She enjoyed the experience in Holland so much that she went back for another four years to do a PhD, after managing to get a grant from Portugal’s Science and Technology Foundation. To this she added mastery of another less obvious language to her curriculum. Between talks, conferences and classes at other universities, travel is an important part of a scientist’s life. And Zita Martins likes to speak other languages, in addition to English, which she improved during the year she was guest scientist at NASA.


Arriving in London

The invitation to become a research associate at Imperial College came in 2007, but the connection became closer in October 2009. At that time she became a research fellow for the Royal Society. One of the most prestigious support institutions for scientific knowledge financed her studies for eight years. And that’s how the scientist made the United Kingdom her more permanent home.

The scientific fame she achieved in the meantime earned her the BBC’s recognition as a specialist, and they chose her to be one of the female faces to talk about science. But she’d always had a sense of mission when it came to spreading knowledge. “It’s really important to communicate and to do so to everyone,” she argues. “I don’t agree when they say that people only want to see football: in fact, you just have to look at viewer ratings for science programmes to see that there’s a huge interest in these subjects.”

By now it’s easy to imagine that if there’s one word that doesn’t fit into her daily life it’s routine. “I might have to review articles, or be on a thesis defence committee, or be teaching a specific subject,” she explains. But also spending long hours in the laboratory and knowing how to resist frustration, of course. “You can never lose sight of the big picture, especially at these times, and you have to like what you do. I love it!”

What motivates her is trying to find the answer to what Science and Nature classified as one of the 25 great questions of our century: “At the moment all we know is that there’s life on Earth. How did we and all human beings get here?”

A substantial part of her work consists of studying organic molecules in meteorites, in search of clues to the origins of life. “I always say that meteorites are our time machines that can take us back to the formation of the solar system. They open up the past to show us what happened,” she enthuses. “Some of these meteorites are 4.6 bilion years old.
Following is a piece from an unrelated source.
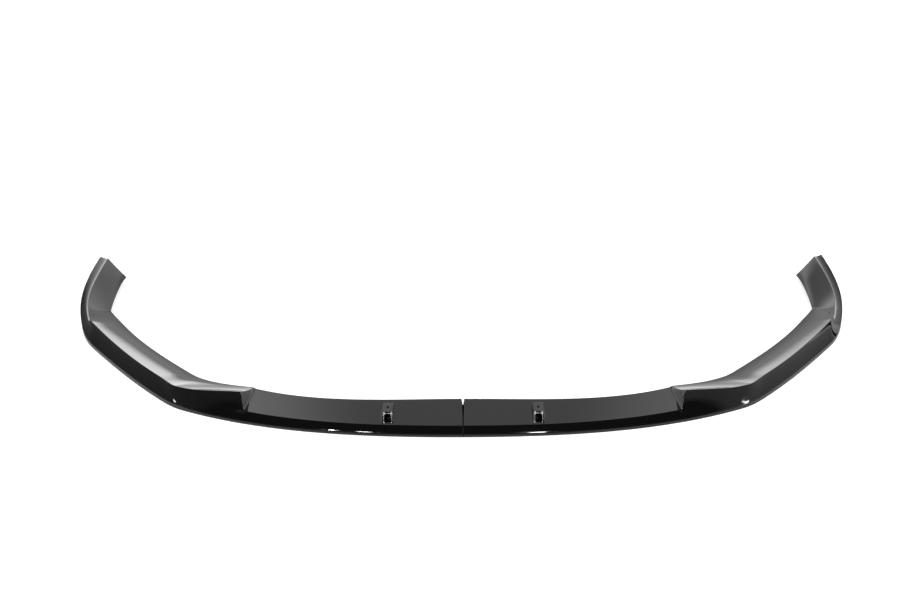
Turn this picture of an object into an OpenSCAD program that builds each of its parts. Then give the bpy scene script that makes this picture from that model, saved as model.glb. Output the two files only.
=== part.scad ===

They’re very old extraterrestrial samples.”

At the same time, she also works on supporting missions to Mars, improving the analysis techniques that will be used on the red planet. “We need to be sure that the methods will work,” she explains. “The way we can perfect them is by studying the deserts on Earth, where there’s almost no life and the oxidative conditions are like those on the surface of Mars.”

It’s inevitable that people ask her if she wouldn’t like to take part in an expedition to Mars, but the answer couldn’t be firmer: “People have a very Hollywoodesque image, they have no idea of the reality. It’s a voyage of no return and it’s bad for everything!” According to her friends, Zita Martins is the most normal person in the world, which is just what she wants to be.

She lives in a Victorian house but one of the factors that influenced her choice was the proximity of a … fishmonger’s. “It’s a very peaceful residential area. I needed that calm because of the busy life I lead. But I loved the idea of having fresh fish nearby.” This has nothing to do with the much talked about Portuguese homesickness, because she’s adamant when she says: “I’m a citizen of the world.” Not even in cooking, something she loves to do, does she fit the typical emigrant portrait. “I have a very international cooking style.”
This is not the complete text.